There’s a lesson to be learned here. As in, “How to make things work for you instead of against.” But is it valid? Whatcha think?
The crew behind the Golden Globe-winning, Oscar-nominated movie Leviathan say they won’t sue pirates who download a screener copy of their movie. Instead they’re supporting a donation drive, with all proceeds to charity. Intriguingly, however, a pirate copy might be better than the real thing.
Last week a flood of DVD screener copies of Oscar-nominated movies hit torrent sites. The Hobbit, Birdman, The Imitation Game, Selma, American Sniper, Unbroken, Big Hero 6, Into the Woods, and Big Eyes all appeared online.
But the leakers still hadn’t finished. The Gambler, Inherent Vice, A Most Violent Year and Kill The Messenger appeared on public sites and those more private, followed by Cake and Wild this week.
But while those are all Western titles, it is a movie hailing from the East that offers the most interesting back-story, from both political and piracy perspectives.
Partially financed by the Russian Culture Ministry, Leviathan tells the story of a man fighting against corruption in a Russia depicted as dark and cruel. Leviathan just picked up the Golden Globe Award for Best Foreign Language Film and is also nominated for an Oscar.

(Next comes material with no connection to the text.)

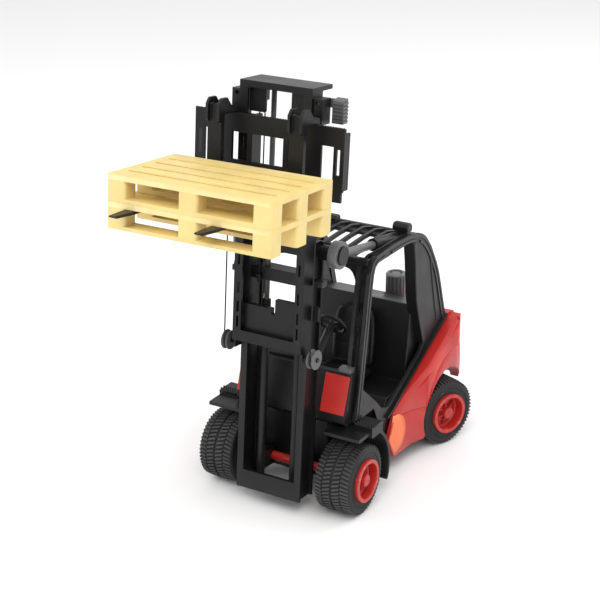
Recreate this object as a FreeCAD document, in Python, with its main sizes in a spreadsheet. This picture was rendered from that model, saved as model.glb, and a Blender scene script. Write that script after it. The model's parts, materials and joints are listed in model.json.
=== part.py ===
"""Toy counterbalance forklift: parametric model, millimetres, +Z up, -Y forward, +X the driver's left.

The truck is drawn about a point on the ground under its front axle.  The mast is drawn upright and
leans back about that axle, and each rear wheel is drawn straight and turns about its kingpin.
"""
import FreeCAD, Part
import math
import os
import re

import Sketcher
from FreeCAD import Placement, Rotation, Vector

SIZES = {
    # Whole truck
    "frame_shift": 14.45, "axle_height": 26.6, "wheelbase": 136.5, "mast_lean": 5.0,
    "steer_angle": 20.8, "fit_gap": 0.05, "part_gap": 0.3,
    # Wheels
    "tyre_radius": 26.6, "tyre_width": 28.5, "tyre_face": 63.5, "tyre_shoulder": 2.0,
    "rim_radius": 15.3, "rim_lip_radius": 15.9, "rim_lip": 2.5, "rim_wall": 1.5, "rim_web_depth": 5.5,
    "rim_web": 2.5, "rim_hole_radius": 2.1, "rim_hole_circle": 9.0, "hub_radius": 4.5, "hub_length": 13.0,
    "hub_cap": 1.6, "axle_radius": 1.5, "axle_end": 62.5, "housing_radius": 3.4, "housing_half": 34.0,
    # Chassis
    "floor_low": 14.0, "floor_top": 20.0, "nose_half": 31.0, "floor_half": 43.5, "tail_half": 22.0,
    "cheek_inner": 29.0, "cheek_outer": 33.0,
    # Rear axle and steering
    "kingpin_half": 48.0, "kingpin_radius": 2.0, "kingpin_face": 19.5, "knuckle_radius": 4.5,
    "fork_arm_half": 4.0, "fork_arm_thick": 3.3, "fork_arm_rise": 6.6, "beam_half": 8.0,
    "steer_arm": 18.0, "steer_trail": 6.0, "steer_pin": 1.0, "slot_half": 2.5, "bar_low": 28.6,
    "bar_thick": 2.5, "knob_y": 165.0, "knob_radius": 8.25, "knob_low": 98.9, "knob_top": 120.0,
    "knob_stem": 3.0, "pinion_pitch": 4.2, "tooth_height": 1.0, "tow_pin_radius": 2.0, "tow_pin_y": 178.5,
    # Body shell
    "cab_half": 50.0, "cab_inner": 46.0, "pillar_inner": 38.0, "roof_top": 183.0, "roof_low": 177.0,
    "weight_half": 50.0, "panel_outer": 60.0, "arch_radius": 33.5, "hood_half": 43.5,
    "fender_inner": 34.2, "fender_outer": 63.4, "fender_top": 62.7, "insert_low_x": 25.5,
    "insert_high_x": 45.0, "insert_thick": 1.2, "grille_bars": 7, "grille_half": 31.0, "bar_width": 2.6,
    # Seat, wheel and levers
    "seat_half": 19.0, "column_radius": 3.0, "column_lean": 52.0, "column_y": 26.0, "column_z": 84.0,
    "column_length": 46.0, "steering_wheel_radius": 12.0, "steering_wheel_rim": 1.4,
    # Outer mast
    "mast_front": -29.9, "mast_rear": -11.0, "mast_low": 10.0, "mast_top": 200.0, "mast_out": 26.6,
    "mast_in": 21.4, "mast_skin": 1.9, "web_in": 22.6, "web_out": 24.2, "eye_in": 14.0, "eye_out": 20.0,
    "barrel_x": 14.0, "barrel_y": -18.0, "barrel_radius": 3.2, "barrel_top": 152.0, "ram_radius": 1.9,
    "tie_front": -24.0, "tie_low": 168.0, "tie_high": 177.0, "head_low": 190.0, "head_high": 199.0,
    "foot_high": 24.0, "barrel_seat": 12.4, "eye_outside": 6.6, "anchor_x_near": 14.5, "anchor_x_far": 17.7,
    "rear_anchor": 172.0, "head_anchor": 172.0, "carriage_anchor": 240.0, "carriage_head_anchor": 286.0,
    "anchor_front": -25.2, "anchor_back": -22.6, "string_gap": 0.6, "join_overlap": 0.5,
    # Inner mast
    "inner_front": -39.7, "inner_rear": -25.7, "inner_out": 28.0, "inner_in": 21.5, "inner_low": 125.0,
    "inner_top": 308.6, "inner_skin": 2.0, "side_skin": 1.1, "rung_front": -35.4, "rung_rear": -31.4,
    "rung_low": 132.5, "rung_high": 152.0, "rung_crest": 159.0, "notch_in": 0.7, "notch_out": 3.6,
    "lug_front": -28.4, "head_plate_rear": -13.0, "lip_height": 4.6,
    "foot_top": 133.0, "head_foot": 285.0, "rail_top": 196.0, "slot_near": 23.4, "slot_far": 25.2,
    "pulley_x": 35.0, "pulley_y": -33.0, "pulley_z": 121.6, "pulley_radius": 7.0, "pulley_width": 5.0,
    "groove_radius": 5.2, "pulley_pin": 1.5, "top_pulley_x": 16.5, "top_pulley_y": -28.5,
    "top_pulley_z": 297.0, "top_pulley_radius": 4.0, "top_groove_radius": 2.8, "string_radius": 0.5,
    "top_pin": 1.0, "lever_pin": 1.5, "lever_x": 31.2, "lever_z": 299.0, "pad_near": 38.0,
    # Carriage and forks
    "plate_front": -47.5, "plate_rear": -45.3, "plate_half": 58.0, "plate_low": 238.0, "plate_top": 287.5,
    "bar_foot": 274.5, "comb_depth": 1.0,
    "guide_in": 12.0, "guide_out": 16.0, "lip_out": 25.2, "fork_x": 31.5, "fork_half": 5.5,
    "blade_half": 3.8, "fork_tip": -174.3, "shank_front": -64.0, "shank_rear": -60.0, "hook_front": -66.9,
    "hook_top": 298.5, "load_z": 240.0, "blade_thick": 4.0,
    # Tilt rods
    "eye_x": 38.0, "eye_y": -11.9, "eye_z": 192.2, "eye_radius": 9.7, "eye_width": 6.5, "boss_radius": 5.4,
    "eye_gap": 0.45, "tilt_rod_radius": 3.0, "socket_radius": 4.6, "socket_y": 84.0, "socket_z": 179.6,
    "socket_length": 36.0, "trunnion_radius": 1.8,
    # Pallets
    "pallet_x": 9.2, "pallet_front": -154.6, "pallet_turn": 1.6, "pallet_length": 119.5,
    "pallet_depth": 76.0, "pallet_height": 17.4, "deck_thick": 3.5, "skid_thick": 2.6, "block_length": 14.0,
    "block_depth": 13.0, "deck_groove": 2.2, "groove_depth": 2.0, "groove_end": 6.0,
}

doc = FreeCAD.newDocument("ToyForklift")
sheet = doc.addObject("Spreadsheet::Sheet", "Sizes")
for row, (alias, number) in enumerate(SIZES.items(), 1):
    sheet.set(f"A{row}", alias)
    sheet.set(f"B{row}", str(number))
    sheet.setAlias(f"B{row}", alias)
doc.recompute()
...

Like all of its counterparts listed above, Leviathan too has leaked onto the Internet in DVD screener format. However, what is particularly interesting is how the movie’s makers are handling this development.
“All the films nominated for an Oscar have been downloaded by pirates. We are not going to pursue anybody,” Leviathan producer Alexander Rodnyansky told local media.
While that might be music to the ears of file-sharers, the response from fellow digital producer Slava Smirnov generates yet more interest in the movie. In solidarity with the filmmakers, Smirnov has just launched an independent website with the aim of taking donations from downloaders and forwarding that money to the crew of Leviathan.
“As a result of leakage of all films nominated for an Oscar in 2015, the film Leviathan was on the Internet before it hit the box office in Russia,” a note on the site reads.